TSC is also helping the Tamil Nadu mills to meet their huge requirement of skilled workforce through job melas. So far, TSC has channelised about 30 textile industries in more than 20 Rozgar (job) melas. As result of the initiatives, more than 5,000 candidates were selected by the industries through the job melas. TSC has directly engaged with states such as Madhya Pradesh, Uttar Pradesh and Assam to conduct textile-exclusive job melas and has received a huge response from the textile mills of Tamil Nadu.
THE NEED FOR SKILLED LABOUR
Back in 2012, it was estimated that the Indian textile industry would create job opportunities for more than 10 million workers. This was because the industry had been under the radar of appreciation at various global levels since years. The scenario that began in 2012 has not changed much; the dynamics of course have. Since the start of the Skill India initiative, more and more skilled labourers have been appointed at various levels of the textile industry. However, that has only fulfilled five per cent of the vacant positions. There are more opportunities and vacancies still left within the industry that remains to absorb a bigger workforce.
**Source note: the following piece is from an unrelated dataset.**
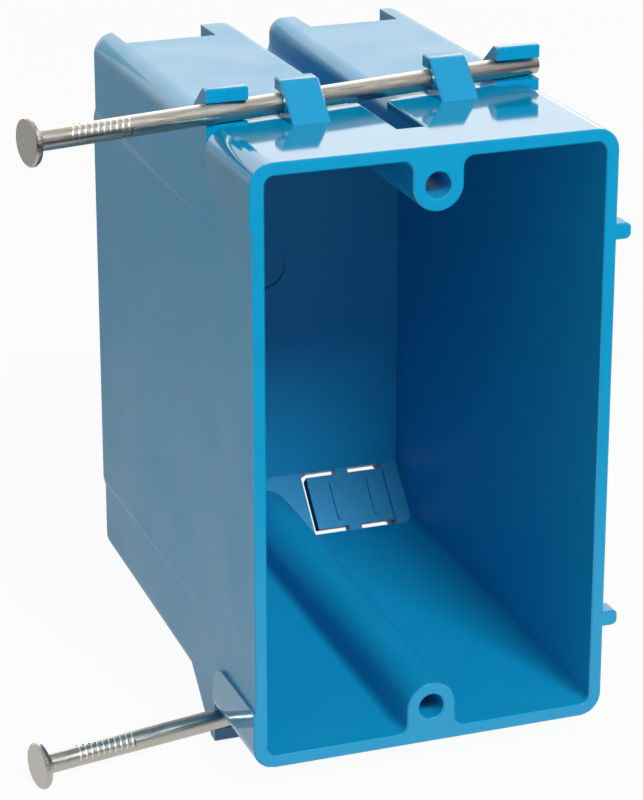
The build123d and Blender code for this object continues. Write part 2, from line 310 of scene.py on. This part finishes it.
# Nails: two common wire nails, held in the box's guides. The wire is bright drawn steel and keeps
# its drawing lines; the machine that upsets the head grips the shank and leaves a row of bites.
NAIL_R = 1.6 * MM
NAIL_Z = 49.275 * MM
UPPER_HEAD = Vector((-56.6 * MM, 16.31 * MM, NAIL_Z))
LOWER_HEAD = Vector((-58.47 * MM, 15.96 * MM, -NAIL_Z))
HEADS_END_X = -52.5 * MM
NAIL_SMOOTH_ANGLE = math.radians(30)
LINE_SPACING = 0.25 * MM
LINE_STRETCH = 20
GRIP_START = 6.9 * MM
GRIP_PITCH = 1.0 * MM
GRIP_COUNT = 10
GRIP_WIDTH = 0.7 * MM
GRIP_CREST = 0.3
GRIP_LEAN = 0.3 * MM
GRIP_SPAN = math.radians(100)
GRIP_FACING = math.radians(40)
GRIP_STEPS = 14
GRIP_END_WIDTH = 0.1414
# The bites rise by less than the nail's clearance in its guides
GRIP_HEIGHT = 0.035 * MM
along_nail = Vector((math.cos(NAIL_YAW), math.sin(NAIL_YAW), 0))
across_nail = Vector((-math.sin(NAIL_YAW), math.cos(NAIL_YAW), 0))

# Bright drawn steel: grey with fine lighter and duller lines along the wire
steel = bpy.data.materials.new("bright_wire_steel")
steel.use_nodes = True
tree = steel.node_tree
tree.nodes.clear()
place = put(tree, "ShaderNodeTexCoord")
along = put(
    tree,
    "ShaderNodeMapping",
    {"vector_type": "TEXTURE", "Rotation": (0, 0, NAIL_YAW), "Scale": (LINE_STRETCH, 1, 1)},
    {"Vector": place.outputs["Object"]},
)
# Drawing lines about 0.25 mm apart and 5 mm long
lines = put(
    tree,
    "ShaderNodeTexNoise",
    {"Scale": 1 / LINE_SPACING, "Detail": 3.0, "Roughness": 0.65},
    {"Vector": along.outputs["Vector"]},
)
steel_rough = put(
    tree,
    "ShaderNodeMapRange",
    {"From Min": 0.3, "From Max": 0.7, "To Min": 0.22, "To Max": 0.42},
    {"Value": lines.outputs["Fac"]},
)
drawn_tone = put(
    tree,
    "ShaderNodeMix",
    {"data_type": "RGBA", 6: linear("#a5a199"), 7: linear("#c9c6be")},
    {0: lines.outputs["Fac"]},
)
# The bites stand proud of the shank behind the head; their lighter colour is a painted highlight
# for the glints they catch
beside = put(
    tree,
    "ShaderNodeVectorMath",
    {"operation": "DOT_PRODUCT", 1: across_nail},
    {0: place.outputs["Object"]},
)
aside = put(
    tree,
    "ShaderNodeMath",
    {"operation": "SUBTRACT", 1: NAIL_LINE_Y * math.cos(NAIL_YAW)},
    {0: beside.outputs["Value"]},
)
axes = put(tree, "ShaderNodeSeparateXYZ", links={0: place.outputs["Object"]})
height = put(tree, "ShaderNodeMath", {"operation": "ABSOLUTE"}, {0: axes.outputs["Z"]})
above = put(tree, "ShaderNodeMath", {"operation": "SUBTRACT", 1: NAIL_Z}, {0: height.outputs[0]})
offset = put(tree, "ShaderNodeCombineXYZ", links={0: aside.outputs[0], 1: above.outputs[0]})
radius = put(tree, "ShaderNodeVectorMath", {"operation": "LENGTH"}, {0: offset.outputs[0]})
proud = put(
    tree,
    "ShaderNodeMapRange",
    {"From Min": NAIL_R, "From Max": NAIL_R + GRIP_HEIGHT / 2, "To Min": 0.0, "To Max": 1.0},
    {"Value": radius.outputs["Value"]},
)
behind_head = put(
    tree, "ShaderNodeMath", {"operation": "GREATER_THAN", 1: HEADS_END_X}, {0: axes.outputs["X"]}
)
painted_glint_mask = put(
    tree,
    "ShaderNodeMath",
    {"operation": "MULTIPLY"},
    {0: proud.outputs[0], 1: behind_head.outputs[0]},
)
# Painted highlight: the proud bites are mixed towards a pale steel colour
steel_tone = put(
    tree,
    "ShaderNodeMix",
    {"data_type": "RGBA", 7: linear("#e4e2db")},
    {0: painted_glint_mask.outputs[0], 6: drawn_tone.outputs[2]},
)
steel_bump = put(
    tree,
    "ShaderNodeBump",
    {"Distance": 0.02 * MM, "Strength": 0.25},
    {"Height": lines.outputs["Fac"]},
)
wire = put(
    tree,
    "ShaderNodeBsdfPrincipled",
    {"Metallic": 1.0},
    {
        "Base Color": steel_tone.outputs[2],
        "Roughness": steel_rough.outputs[0],
        "Normal": steel_bump.outputs["Normal"],
    },
)
put(tree, "ShaderNodeOutputMaterial", links={"Surface": wire.outputs["BSDF"]})


def add_grips(piece, head):
    """Raises the gripper's bites on two sides of the shank, each a lens-shaped leaning rib."""
    shape = bmesh.new()
    shape.from_mesh(piece.data)
    for side in (0, math.pi):
        first = side + GRIP_FACING - GRIP_SPAN / 2
        outwards = -across_nail * math.cos(first) + Vector((0, 0, math.sin(first)))
        for number in range(GRIP_COUNT):
            centre = head + along_nail * (GRIP_START + number * GRIP_PITCH)
            before = set(shape.verts)
            profile = [
                shape.verts.new(
                    centre
                    + along_nail * shift * GRIP_WIDTH / 2
                    + outwards * (NAIL_R + lift * GRIP_HEIGHT)
                )
                for shift, lift in ((-1, -1), (-GRIP_CREST, 1), (GRIP_CREST, 1), (1, -1))
            ]
            sides = [shape.edges.new((profile[k - 1], profile[k])) for k in range(4)]
            bmesh.ops.spin(
                shape,
                geom=profile + sides,
                cent=centre,
                axis=-along_nail,
                angle=GRIP_SPAN,
                steps=GRIP_STEPS,
                use_merge=False,
            )
            rib = [corner for corner in shape.verts if corner not in before]
            for corner in rib:
                shift = (corner.co - centre).dot(along_nail)
                radial = corner.co - centre - along_nail * shift
                turned = math.atan2(radial.z, -radial.dot(across_nail)) - side - GRIP_FACING
                share = math.remainder(turned, math.tau) / (GRIP_SPAN / 2)
                fullness = math.sqrt(max(0.0, 1 - share * share))
                rise = GRIP_HEIGHT * fullness if radial.length > NAIL_R else -GRIP_HEIGHT
                shift = share * GRIP_LEAN + shift * max(GRIP_END_WIDTH, fullness)
                corner.co = centre + along_nail * shift + radial.normalized() * (NAIL_R + rise)
            rims = {edge for corner in rib for edge in corner.link_edges if edge.is_boundary}
            bmesh.ops.holes_fill(shape, edges=list(rims), sides=4)
    bmesh.ops.recalc_face_normals(shape, faces=shape.faces)
    shape.to_mesh(piece.data)
    shape.free()


for node_name, piece_name, body, head in (
    ("nail_top", "upper_wire_nail", "upper_nail", UPPER_HEAD),
    ("nail_bottom", "lower_wire_nail", "lower_nail", LOWER_HEAD),
):
    nail = merged_copy(node_name, piece_name, NAIL_SMOOTH_ANGLE)
    add_grips(nail, head)
    nail.data.materials.clear()
    nail.data.materials.append(steel)
    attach(nail, body)
    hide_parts(node_name)

# Floor and backdrop: one sheet of matt white paper under the object, much larger than it. It
# still takes the object's soft shadow.
FLOOR_GAP = 0.05 * MM
FLOOR_HALF_SIZE = 3.0
WHITE_SHARE = 0.95
MIRROR_FRONT_Y = -0.12
MIRROR_BACK_Y = 1.08
# Share of the way from the mirror's front to its back, and the white seen there
MIRROR_STOPS = ((0.0, 0.05), (0.06, 0.95), (0.12, 0.9), (0.2, 0.8), (0.34, 0.45), (0.85, 1.0))
shape = bmesh.new()
bmesh.ops.create_grid(shape, x_segments=1, y_segments=1, size=FLOOR_HALF_SIZE)
bmesh.ops.translate(shape, verts=shape.verts, vec=(0, 0, cad_low.z - FLOOR_GAP))
floor_mesh = bpy.data.meshes.new("studio_floor")
shape.to_mesh(floor_mesh)
shape.free()
floor = bpy.data.objects.new("studio_floor", floor_mesh)
bpy.context.scene.collection.objects.link(floor)
paper = bpy.data.materials.new("white_paper")
paper.use_nodes = True
tree = paper.node_tree
tree.nodes.clear()
rays = put(tree, "ShaderNodeLightPath")
# As the object mirrors it, the sheet is white around the object and dark where it ends in front
place = put(tree, "ShaderNodeTexCoord")
axes = put(tree, "ShaderNodeSeparateXYZ", links={0: place.outputs["Object"]})
mirrored = put(
    tree,
    "ShaderNodeMapRange",
    {"From Min": MIRROR_FRONT_Y, "From Max": MIRROR_BACK_Y},
    {"Value": axes.outputs["Y"]},
)
profile = put(tree, "ShaderNodeValToRGB", links={"Fac": mirrored.outputs[0]})
stops = profile.color_ramp.elements
for position, level in MIRROR_STOPS:
    stop = stops[0] if position == 0.0 else stops.new(position)
    stop.position = position
    stop.color = (level, level, level, 1)
stops.remove(stops[-1])
brightness = put(
    tree,
    "ShaderNodeMix",
    {"data_type": "FLOAT", 2: 1.0},
    {0: rays.outputs["Is Glossy Ray"], 3: profile.outputs["Color"]},
)
direct = put(
    tree,
    "ShaderNodeMath",
    {"operation": "MULTIPLY", 1: WHITE_SHARE},
    {0: rays.outputs["Is Camera Ray"]},
)
glowing = put(
    tree,
    "ShaderNodeMath",
    {"operation": "MAXIMUM"},
    {0: direct.outputs[0], 1: rays.outputs["Is Glossy Ray"]},
)
matte_paper = put(tree, "ShaderNodeBsdfDiffuse", {"Color": linear("#e6e6e6")})
glow = put(tree, "ShaderNodeEmission", links={"Strength": brightness.outputs[0]})
mixed = put(
    tree,
    "ShaderNodeMixShader",
    links={0: glowing.outputs[0], 1: matte_paper.outputs[0], 2: glow.outputs[0]},
)
put(tree, "ShaderNodeOutputMaterial", links={"Surface": mixed.outputs[0]})
floor.data.materials.append(paper)

# Room: plain white where the camera sees it. Its light and what the object mirrors of it are set
# apart from that, so that white behind the object doesn't light it.
world = bpy.data.worlds.new("studio")
bpy.context.scene.world = world
world.use_nodes = True
tree = world.node_tree
tree.nodes.clear()
rays = put(tree, "ShaderNodeLightPath")
seen = put(
    tree,
    "ShaderNodeMath",
    {"operation": "MAXIMUM"},
    {0: rays.outputs["Is Camera Ray"], 1: rays.outputs["Is Glossy Ray"]},
)
way = put(tree, "ShaderNodeTexCoord")
axes = put(tree, "ShaderNodeSeparateXYZ", links={0: way.outputs["Generated"]})
# The object mirrors a pale room behind and beside it, and a dim one in front
mirrored = put(
    tree,
    "ShaderNodeMapRange",
    {"From Min": -0.55, "From Max": 0.1, "To Min": 0.36, "To Max": 0.8},
    {"Value": axes.outputs["Y"]},
)
shown = put(
    tree,
    "ShaderNodeMath",
    {"operation": "MAXIMUM"},
    {0: rays.outputs["Is Camera Ray"], 1: mirrored.outputs[0]},
)
# The room's light falls on the object more from the left, where the key softbox doesn't reach
fill = put(
    tree,
    "ShaderNodeMapRange",
    {"From Min": -1.0, "From Max": 0.0, "To Min": 0.4, "To Max": 0.096},
    {"Value": axes.outputs["X"]},
)
strength = put(
    tree,
    "ShaderNodeMix",
    {"data_type": "FLOAT"},
    {0: seen.outputs[0], 2: fill.outputs[0], 3: shown.outputs[0]},
)
sky = put(
    tree,
    "ShaderNodeBackground",
    {"Color": linear("#ffffff")},
    {"Strength": strength.outputs[0]},
)
put(tree, "ShaderNodeOutputWorld", links={"Surface": sky.outputs[0]})

# Lights: a key softbox in front, above and to the right, and a broad, slightly warm one behind
# that shows only in the object's gloss and whitens the top of the box
for name, place_at, look_at, width, tall, power, colour, mirror_only in (
    ("key_softbox", (0.12, -0.79, 0.78), (0, 0.03, 0), 0.32, 0.32, 11.2, "#ffffff", False),
    ("back_softbox", (0.5, 1.45, 0.75), (0, 0.04, 0.03), 3.4, 1.9, 35.0, "#fff7ee", True),
):
    lamp = bpy.data.lights.new(name, "AREA")
    lamp.shape = "RECTANGLE"
    lamp.size = width
    lamp.size_y = tall
    lamp.energy = power
    lamp.color = linear(colour)[:3]
    holder = bpy.data.objects.new(name, lamp)
    holder.location = place_at
    holder.rotation_euler = (Vector(look_at) - Vector(place_at)).to_track_quat("-Z", "Y").to_euler()
    holder.visible_camera = False
    holder.visible_diffuse = not mirror_only
    bpy.context.scene.collection.objects.link(holder)

# Camera at the photograph's place, to the left of the object and above it, as solved from the
# picture: its focal length is in pixels of a picture 800 pixels high
AZIMUTH = math.radians(20.128)
ELEVATION = math.radians(20.783)
ROLL = math.radians(-0.021)
DISTANCE = 446.7 * MM
TARGET = Vector((-18.017, 0, 11.013)) * MM
FOCAL_PIXELS = 3069.76
PICTURE_HEIGHT = 800
SENSOR_SIZE = 36
back = Vector(
    (
        -math.sin(AZIMUTH) * math.cos(ELEVATION),
        -math.cos(AZIMUTH) * math.cos(ELEVATION),
        math.sin(ELEVATION),
    )
)
lens = bpy.data.cameras.new("camera")
lens.sensor_width = SENSOR_SIZE
lens.lens = FOCAL_PIXELS * SENSOR_SIZE / PICTURE_HEIGHT
camera = bpy.data.objects.new("camera", lens)
roll = Matrix.Rotation(ROLL, 4, "Z")
turn = (-back).to_track_quat("-Z", "Y").to_matrix().to_4x4() @ roll
camera.matrix_world = Matrix.Translation(TARGET + back * DISTANCE) @ turn
bpy.context.scene.collection.objects.link(camera)
bpy.context.scene.camera = camera
bpy.context.scene.view_settings.view_transform = "Standard"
The development of the textile industry brought about a greater development within the ancillary sector of the industry that connected the dots for the entire value chain. This in return is indicative of economic growth. However, growth, especially that of the textile industry, is not possible unless the labourers are given a backbone of skill development. Majority of the textile workers are well-versed with handloom skills. But to face growth, the powerloom sector needs to progress too and that’s where skill comes as a fill-in-theblank. So, in order to modernise the industry so that every sector equivocally responds to the global requirements, every strata of the industry needs to utilise the skill development movement initiated by the Modi government.
TSC IS ALSO HELPING THE TAMIL NADU MILLS TO MEET THEIR HUGE REQUIREMENT OF SKILLED WORKFORCE THROUGH JOB MELAS.